Directions for this task |
How does the data below read from its first line through the line containing "SCAR = Vector((0.981, -0.146, 0.126)).normalized()"? Print those lines exactly.

Stored records |
* * * * * * *

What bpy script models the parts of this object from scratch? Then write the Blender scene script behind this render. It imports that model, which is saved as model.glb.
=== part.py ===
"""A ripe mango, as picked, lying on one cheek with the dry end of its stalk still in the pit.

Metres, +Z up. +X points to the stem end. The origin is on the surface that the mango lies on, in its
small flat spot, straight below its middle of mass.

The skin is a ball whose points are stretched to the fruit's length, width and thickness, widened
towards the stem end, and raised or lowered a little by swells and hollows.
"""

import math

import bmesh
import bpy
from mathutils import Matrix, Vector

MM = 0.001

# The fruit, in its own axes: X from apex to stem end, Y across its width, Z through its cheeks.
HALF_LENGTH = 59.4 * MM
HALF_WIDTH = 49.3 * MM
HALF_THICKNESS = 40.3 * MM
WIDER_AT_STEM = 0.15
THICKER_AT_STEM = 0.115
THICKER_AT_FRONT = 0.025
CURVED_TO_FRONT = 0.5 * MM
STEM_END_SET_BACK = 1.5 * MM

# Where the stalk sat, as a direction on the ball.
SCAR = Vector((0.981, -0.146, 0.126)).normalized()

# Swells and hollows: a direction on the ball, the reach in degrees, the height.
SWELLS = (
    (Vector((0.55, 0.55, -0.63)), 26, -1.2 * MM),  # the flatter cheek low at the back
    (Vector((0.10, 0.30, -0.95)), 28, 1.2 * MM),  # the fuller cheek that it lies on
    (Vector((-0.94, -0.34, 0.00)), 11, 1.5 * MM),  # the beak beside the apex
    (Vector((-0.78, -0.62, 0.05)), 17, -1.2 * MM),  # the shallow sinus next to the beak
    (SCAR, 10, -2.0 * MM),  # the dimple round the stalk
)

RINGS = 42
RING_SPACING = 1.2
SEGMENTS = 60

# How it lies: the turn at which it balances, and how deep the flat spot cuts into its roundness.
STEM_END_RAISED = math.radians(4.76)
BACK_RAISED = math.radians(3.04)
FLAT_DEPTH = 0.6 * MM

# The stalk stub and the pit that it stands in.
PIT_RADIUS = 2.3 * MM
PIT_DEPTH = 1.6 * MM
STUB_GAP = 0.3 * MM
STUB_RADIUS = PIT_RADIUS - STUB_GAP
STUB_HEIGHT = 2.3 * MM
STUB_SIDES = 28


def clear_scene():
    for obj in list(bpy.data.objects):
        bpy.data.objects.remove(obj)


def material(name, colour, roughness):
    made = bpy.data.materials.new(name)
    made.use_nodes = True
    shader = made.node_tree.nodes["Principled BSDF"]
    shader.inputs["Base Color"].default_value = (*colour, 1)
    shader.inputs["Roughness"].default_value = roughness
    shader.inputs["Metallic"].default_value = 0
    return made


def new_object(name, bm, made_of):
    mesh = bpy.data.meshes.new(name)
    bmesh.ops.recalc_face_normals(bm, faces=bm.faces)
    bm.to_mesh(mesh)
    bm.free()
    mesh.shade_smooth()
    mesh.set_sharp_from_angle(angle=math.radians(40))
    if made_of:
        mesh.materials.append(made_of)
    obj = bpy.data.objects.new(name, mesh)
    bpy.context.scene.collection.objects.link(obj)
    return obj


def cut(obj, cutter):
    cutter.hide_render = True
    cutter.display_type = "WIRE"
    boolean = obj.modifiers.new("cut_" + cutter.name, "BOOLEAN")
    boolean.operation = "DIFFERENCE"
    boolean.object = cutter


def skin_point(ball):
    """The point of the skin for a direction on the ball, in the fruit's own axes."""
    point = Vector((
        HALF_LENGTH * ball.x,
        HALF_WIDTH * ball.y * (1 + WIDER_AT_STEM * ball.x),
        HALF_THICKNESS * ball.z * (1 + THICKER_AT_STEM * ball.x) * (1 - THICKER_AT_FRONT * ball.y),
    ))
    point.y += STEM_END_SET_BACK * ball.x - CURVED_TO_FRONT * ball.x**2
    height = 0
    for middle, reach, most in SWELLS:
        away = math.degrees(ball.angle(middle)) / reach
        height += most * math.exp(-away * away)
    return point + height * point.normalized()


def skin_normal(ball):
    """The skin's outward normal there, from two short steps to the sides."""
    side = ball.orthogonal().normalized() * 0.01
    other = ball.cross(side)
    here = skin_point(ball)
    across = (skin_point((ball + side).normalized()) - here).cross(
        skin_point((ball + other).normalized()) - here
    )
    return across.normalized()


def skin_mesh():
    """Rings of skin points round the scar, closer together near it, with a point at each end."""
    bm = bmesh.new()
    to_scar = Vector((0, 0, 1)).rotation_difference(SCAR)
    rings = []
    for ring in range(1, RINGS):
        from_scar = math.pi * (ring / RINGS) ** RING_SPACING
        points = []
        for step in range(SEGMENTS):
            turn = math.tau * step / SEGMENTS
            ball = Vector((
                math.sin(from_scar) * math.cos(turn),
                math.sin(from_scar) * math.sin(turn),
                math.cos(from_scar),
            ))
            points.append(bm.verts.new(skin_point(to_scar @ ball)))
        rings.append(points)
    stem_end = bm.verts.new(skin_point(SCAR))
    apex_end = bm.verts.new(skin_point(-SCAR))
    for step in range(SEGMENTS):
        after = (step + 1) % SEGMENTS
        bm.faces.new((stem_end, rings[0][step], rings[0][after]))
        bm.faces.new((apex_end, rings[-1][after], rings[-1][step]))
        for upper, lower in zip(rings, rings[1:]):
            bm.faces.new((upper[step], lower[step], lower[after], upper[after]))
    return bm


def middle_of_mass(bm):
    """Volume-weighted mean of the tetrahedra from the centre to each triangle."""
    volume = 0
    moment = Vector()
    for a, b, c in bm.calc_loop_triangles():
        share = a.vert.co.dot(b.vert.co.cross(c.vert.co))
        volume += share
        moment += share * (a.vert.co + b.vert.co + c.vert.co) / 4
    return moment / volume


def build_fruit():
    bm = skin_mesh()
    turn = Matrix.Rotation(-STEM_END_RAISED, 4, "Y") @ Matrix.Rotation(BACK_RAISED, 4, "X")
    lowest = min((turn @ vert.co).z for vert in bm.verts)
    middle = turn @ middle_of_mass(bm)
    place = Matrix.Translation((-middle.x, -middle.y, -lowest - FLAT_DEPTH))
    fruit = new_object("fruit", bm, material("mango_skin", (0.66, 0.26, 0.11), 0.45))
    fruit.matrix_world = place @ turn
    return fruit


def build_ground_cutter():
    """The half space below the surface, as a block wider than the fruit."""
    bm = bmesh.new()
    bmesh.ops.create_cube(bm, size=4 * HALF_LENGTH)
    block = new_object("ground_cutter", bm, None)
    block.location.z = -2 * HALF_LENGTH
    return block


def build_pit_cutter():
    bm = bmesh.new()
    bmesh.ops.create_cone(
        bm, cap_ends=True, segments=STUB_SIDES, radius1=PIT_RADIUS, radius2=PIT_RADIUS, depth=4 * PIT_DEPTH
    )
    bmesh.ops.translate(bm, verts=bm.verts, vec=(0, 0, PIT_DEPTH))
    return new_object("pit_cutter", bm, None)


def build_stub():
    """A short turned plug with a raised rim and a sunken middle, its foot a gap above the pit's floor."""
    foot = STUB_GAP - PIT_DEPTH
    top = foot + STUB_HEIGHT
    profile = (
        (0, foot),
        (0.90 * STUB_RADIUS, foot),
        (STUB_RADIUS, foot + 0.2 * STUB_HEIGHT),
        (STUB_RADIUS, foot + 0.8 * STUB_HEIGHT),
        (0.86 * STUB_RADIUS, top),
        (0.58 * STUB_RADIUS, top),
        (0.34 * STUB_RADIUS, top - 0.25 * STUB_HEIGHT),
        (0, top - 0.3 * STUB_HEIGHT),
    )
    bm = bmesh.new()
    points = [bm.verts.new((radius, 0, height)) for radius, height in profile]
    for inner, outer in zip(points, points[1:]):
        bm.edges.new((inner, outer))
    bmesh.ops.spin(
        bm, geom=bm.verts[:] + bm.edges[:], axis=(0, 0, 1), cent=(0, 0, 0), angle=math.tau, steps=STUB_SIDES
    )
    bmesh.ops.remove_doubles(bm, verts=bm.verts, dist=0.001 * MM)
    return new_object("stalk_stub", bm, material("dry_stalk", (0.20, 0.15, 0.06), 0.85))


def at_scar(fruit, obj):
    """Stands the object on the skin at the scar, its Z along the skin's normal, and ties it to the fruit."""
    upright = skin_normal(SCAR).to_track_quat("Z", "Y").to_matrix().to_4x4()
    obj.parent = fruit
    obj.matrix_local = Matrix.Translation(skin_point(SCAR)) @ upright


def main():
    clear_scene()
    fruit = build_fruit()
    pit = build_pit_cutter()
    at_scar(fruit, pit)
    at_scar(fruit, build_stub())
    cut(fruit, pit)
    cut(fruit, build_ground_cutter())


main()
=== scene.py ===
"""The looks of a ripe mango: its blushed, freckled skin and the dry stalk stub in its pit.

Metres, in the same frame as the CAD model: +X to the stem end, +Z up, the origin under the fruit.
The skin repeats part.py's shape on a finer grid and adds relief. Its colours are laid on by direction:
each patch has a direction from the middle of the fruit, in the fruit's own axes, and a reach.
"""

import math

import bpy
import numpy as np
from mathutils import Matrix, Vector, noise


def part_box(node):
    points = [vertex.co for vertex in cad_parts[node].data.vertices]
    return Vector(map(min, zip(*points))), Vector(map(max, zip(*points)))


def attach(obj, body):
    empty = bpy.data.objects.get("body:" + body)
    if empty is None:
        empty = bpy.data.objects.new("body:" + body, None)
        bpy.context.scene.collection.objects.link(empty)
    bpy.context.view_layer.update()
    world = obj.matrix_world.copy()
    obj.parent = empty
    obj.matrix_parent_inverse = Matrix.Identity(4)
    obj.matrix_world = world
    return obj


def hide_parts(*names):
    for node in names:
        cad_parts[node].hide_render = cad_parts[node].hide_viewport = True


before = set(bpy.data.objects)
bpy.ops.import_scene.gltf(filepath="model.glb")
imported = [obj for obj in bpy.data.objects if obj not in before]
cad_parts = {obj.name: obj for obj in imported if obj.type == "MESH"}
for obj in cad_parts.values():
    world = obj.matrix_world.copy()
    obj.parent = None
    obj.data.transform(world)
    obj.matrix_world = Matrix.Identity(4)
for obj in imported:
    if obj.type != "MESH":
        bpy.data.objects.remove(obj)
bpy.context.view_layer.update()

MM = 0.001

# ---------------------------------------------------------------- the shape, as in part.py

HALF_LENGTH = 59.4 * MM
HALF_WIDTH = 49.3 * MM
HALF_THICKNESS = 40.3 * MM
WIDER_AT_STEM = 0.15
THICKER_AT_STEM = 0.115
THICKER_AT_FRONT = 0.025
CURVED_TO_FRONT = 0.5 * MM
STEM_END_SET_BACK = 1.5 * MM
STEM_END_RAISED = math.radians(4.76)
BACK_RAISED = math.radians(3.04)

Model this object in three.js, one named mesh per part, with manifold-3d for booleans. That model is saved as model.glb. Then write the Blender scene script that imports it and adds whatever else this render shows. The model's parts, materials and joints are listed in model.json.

* * * * * * *

Output of the task |
What bpy script models the parts of this object from scratch? Then write the Blender scene script behind this render. It imports that model, which is saved as model.glb.
=== part.py ===
"""A ripe mango, as picked, lying on one cheek with the dry end of its stalk still in the pit.

Metres, +Z up. +X points to the stem end. The origin is on the surface that the mango lies on, in its
small flat spot, straight below its middle of mass.

The skin is a ball whose points are stretched to the fruit's length, width and thickness, widened
towards the stem end, and raised or lowered a little by swells and hollows.
"""

import math

import bmesh
import bpy
from mathutils import Matrix, Vector

MM = 0.001

# The fruit, in its own axes: X from apex to stem end, Y across its width, Z through its cheeks.
HALF_LENGTH = 59.4 * MM
HALF_WIDTH = 49.3 * MM
HALF_THICKNESS = 40.3 * MM
WIDER_AT_STEM = 0.15
THICKER_AT_STEM = 0.115
THICKER_AT_FRONT = 0.025
CURVED_TO_FRONT = 0.5 * MM
STEM_END_SET_BACK = 1.5 * MM

# Where the stalk sat, as a direction on the ball.
SCAR = Vector((0.981, -0.146, 0.126)).normalized()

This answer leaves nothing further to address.